I killed my water baby.
Come to think of it, that wasn’t, in fact, the first time I abused a tiny pretend person. It could be neurological! Okay, I have to stop joking about that or I’m going to find myself crying uncontrollably in an MRI machine. The first time, I was four years old. Water baby was the most awesome toy on the planet after the umbrella we used to hold while jumping out of trees in an attempt to fly. I had a really unsupervised childhood, which might explain why I had free usage of dangerous kitchen equipment at fucking four. The best thing about Water Baby was that it felt like a real baby when you filled it up with warm water. I, however, couldn’t get the plug out of its back on my own (an admittedly ideal feature) and my mother wouldn’t just refill the baby every time it cooled down. Some mothering instincts she had, huh? So, I decided to take matters into my own hands. Please do not misunderstand this. No part of me was worried that my baby was feeling uncomfortable cold. I was just frustrated, because I wanted my doll warm. Purely selfish reasons. Ask any four-year-old how they make something warm quickly.

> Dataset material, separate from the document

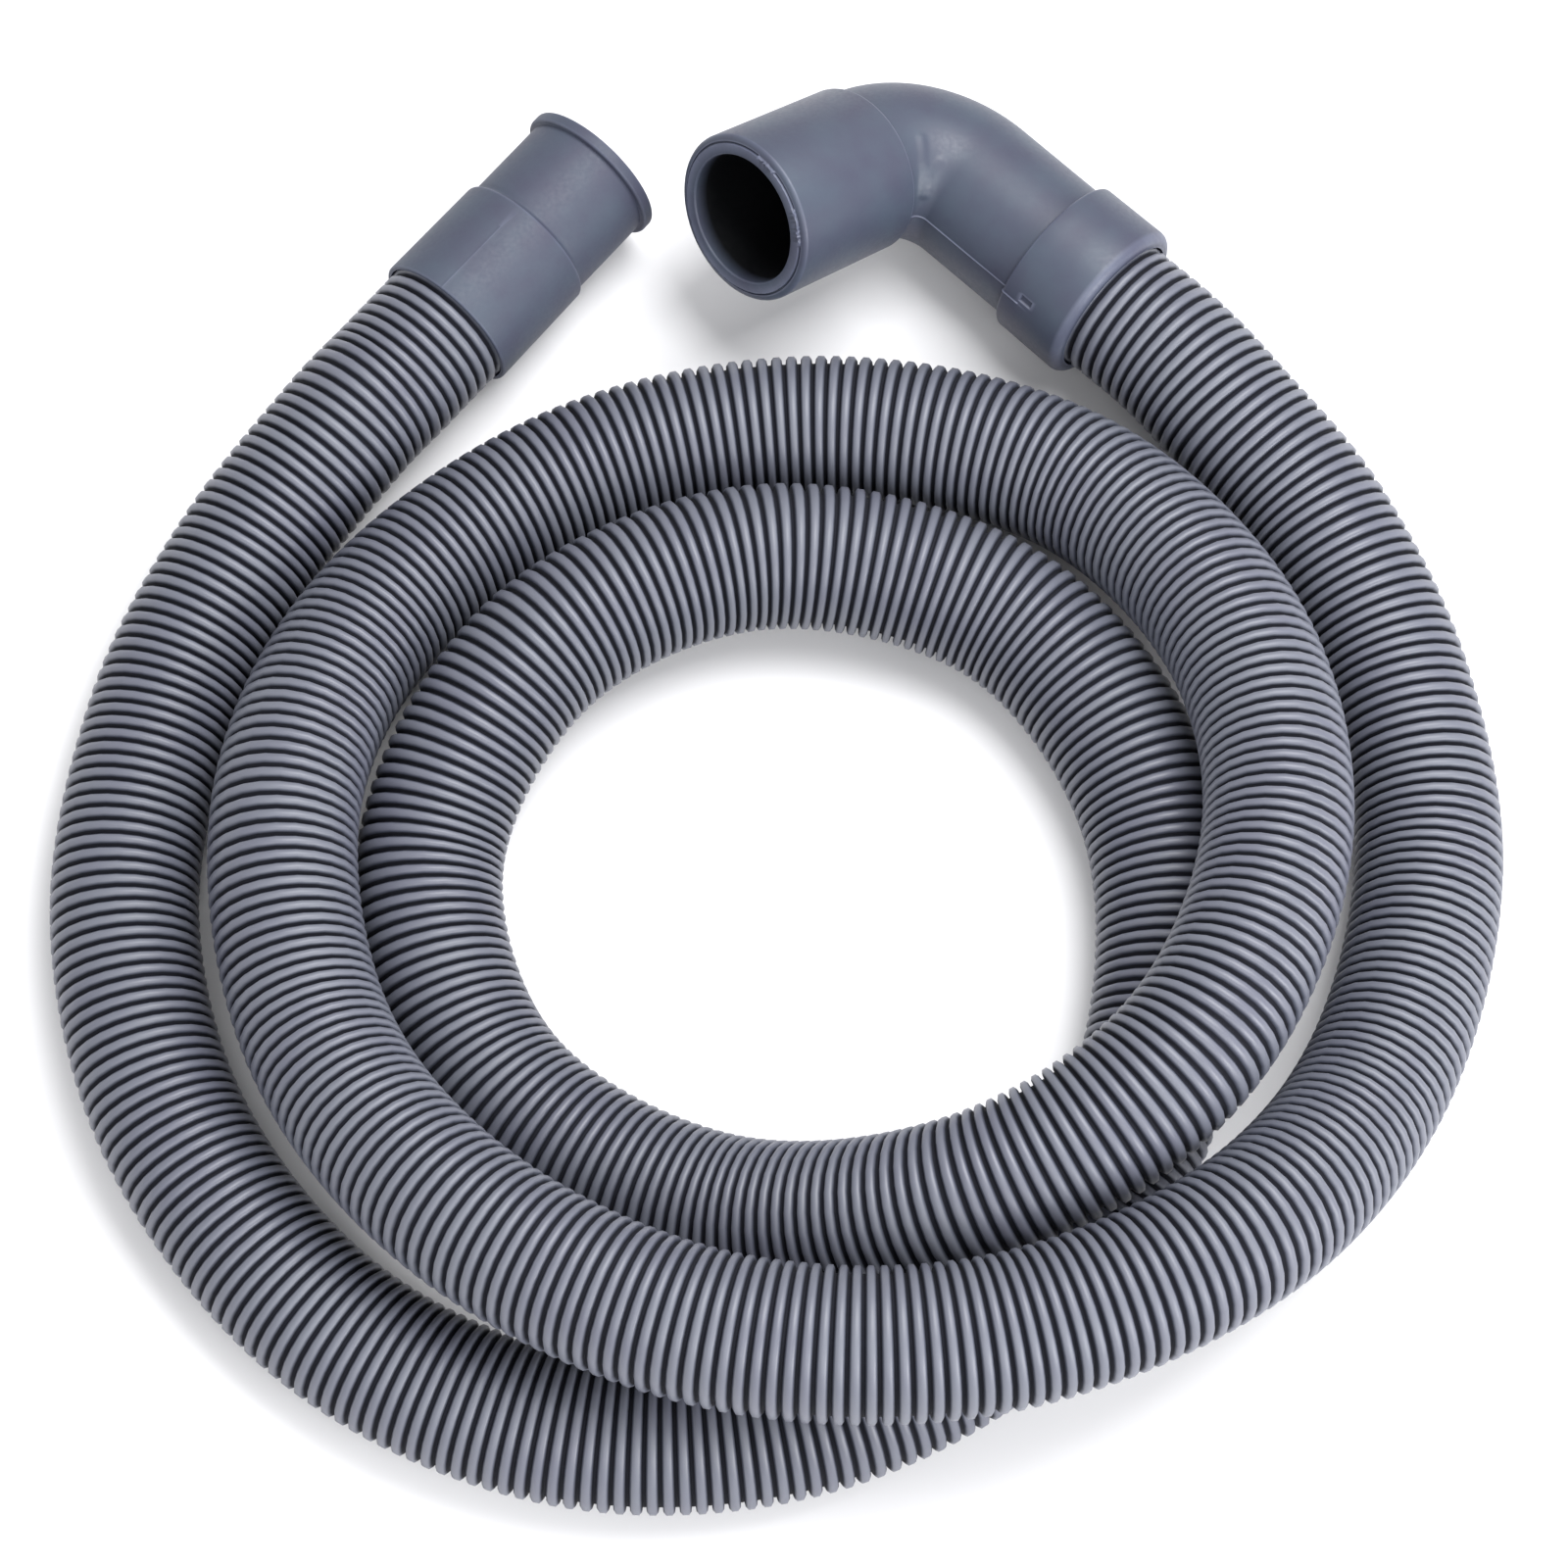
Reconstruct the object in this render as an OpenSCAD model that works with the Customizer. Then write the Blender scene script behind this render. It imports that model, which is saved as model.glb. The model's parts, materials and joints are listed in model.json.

The answer is obvious. Microwave it. Yes, yes, I did blow up my baby doll. Not only that, but I didn’t even realize until later when I asked my mother what happened to my Water Baby and she explained that it had a hole in it. I wasn’t even concerned. I just wanted a new one. Again, you can’t do this with real children. You don’t just get another one after microwaving the first.
Summary: If my baby can make it out of my hostile blender of a uterus, I may leave it out to die in the elements, forget to feed it, accidentally kick it in the head, and then pop it in the microwave. Anyone need a sitter?